I also do not see how his potential downfall brings anything other than chaos – and the replacement of one mad bastard with another.  Toppling the Tsar did not lead to peace, prosperity, democracy, and apple pie. It unleashed the horrors of Bolshevism, civil war, and starvation – and the replacement of one bumbling autocrat with some of history’s greatest monsters. Similarly, the collapse of the Soviet Union lead to a decade of poverty and chaos, providing fertile ground for Putin’s rise.

Russia is too large to simply disappear from the map. Its government, through a combination of history and geography, tends towards autocracy. It is not in our interests – political, economic, or humanitarian – to risk another cycle of bloody disorder, as noble as Ukraine’s cause is. We must marry our principle to some form of practicality. Fortunately, Sunak is the best-placed person in the Western alliance to inject this note of caution.

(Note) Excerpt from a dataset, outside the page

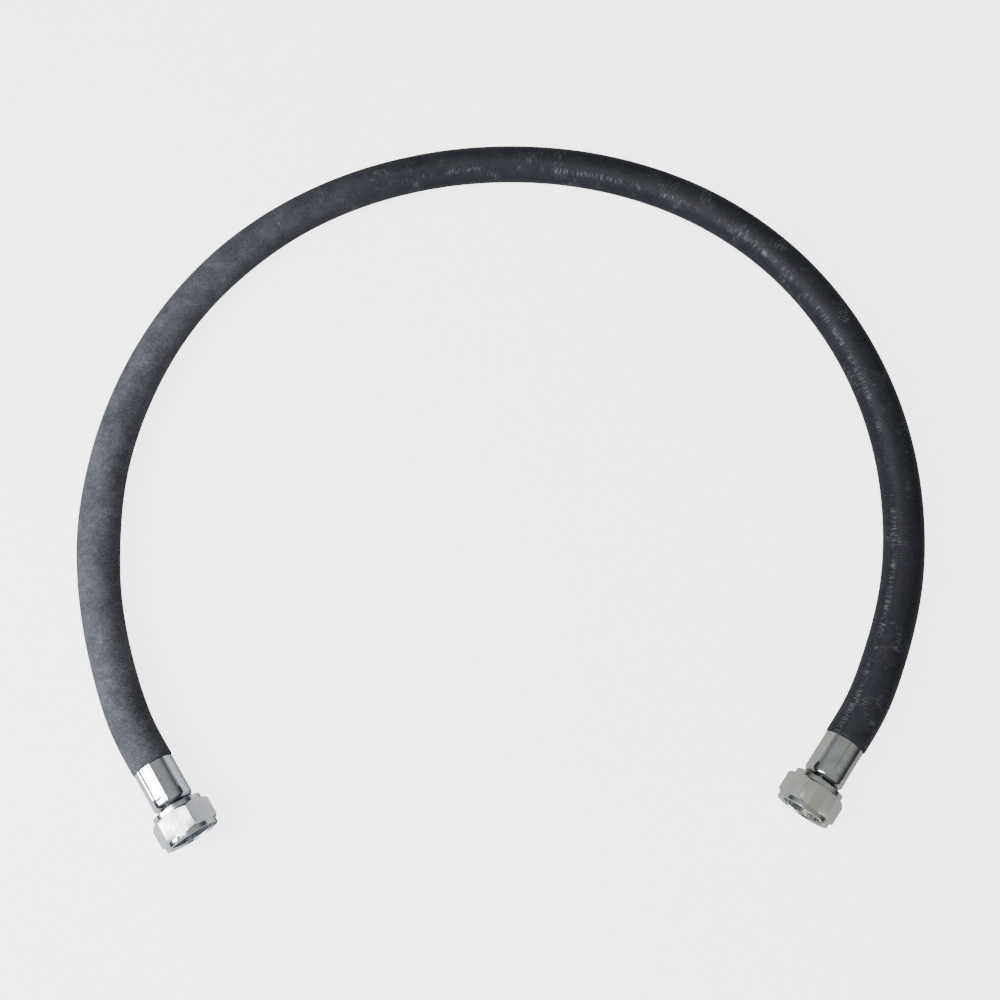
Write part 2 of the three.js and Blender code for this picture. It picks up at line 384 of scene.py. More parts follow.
# %% Group: patches
def patches_group():
    group, given, out = new_group(
        "patches",
        [
            ("Vector", "Vector", None),
            ("Scale", "Float", 30.0),
            ("From", "Float", 0.5),
            ("To", "Float", 0.7),
        ],
        [("Mask", "Float")],
    )
    inputs = {name: given.outputs[name] for name in ("Vector", "Scale")}
    cloud = add(group, "TexNoise", {**inputs, "Detail": 6, "Roughness": 0.65})
    mask = graded(group, cloud.outputs["Fac"], given.outputs["From"], given.outputs["To"])
    group.links.new(mask, out.inputs["Mask"])
    return group


patches = patches_group()
print("group:", patches.name)


def patch_mask(tree, vector, scale, low, high):
    """A mask of patches, roughly scale of them to a metre, that fade in from low to high."""
    made = add(tree, "Group", node_tree=patches)
    tree.links.new(vector, made.inputs["Vector"])
    for socket, value in (("Scale", scale), ("From", low), ("To", high)):
        made.inputs[socket].default_value = value
    return made.outputs["Mask"]


# %% [markdown]
# ## Wrapped rubber
# The cover is black rubber that daylight turns blue-grey. It is matte, but the printed ribs catch
# the light, so the highlight breaks into short ticks. Talc left from curing greys it in long soft
# clouds. The grey also changes with the distance along the hose, which is the U of the UV map: it
# is heavy on the left half and light on the right. That is partly talc wiped off one half, and
# partly painted light, the window's light falling off towards the right. Small pale ticks lie along
# the ribs, in clusters: partly scuffs from handling, partly painted glints of the ribs. They are
# densest in a line along the upper inside of the bend, on the right part of the hose, and that line
# is a painted highlight. A few specks of dust finish it.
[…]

At the conflict’s start, Sunak’s Treasury brain meant he suggested an eye should be kept on the cost and economic impact of the endeavour whilst Johnson, Truss, and Wallace dug in. That did not make him a coward, an appeaser, or a Putin apologist. It showed we can cheer Ukraine’s success whilst being conscious of the consequences. With Britain’s credibility in Kyiv unparalleled, he is now best placed to raise the question of how this war might end, with an eye to Russia’s stability and reintegration into the international system.

Pursuing Russia’s destruction may make this terrible interlude even bloodier. With Putin willing to sacrifice tens of thousands of his own countrymen to satisfy his own delusions, it is clear he does not love Russia’s children. The question is – should we?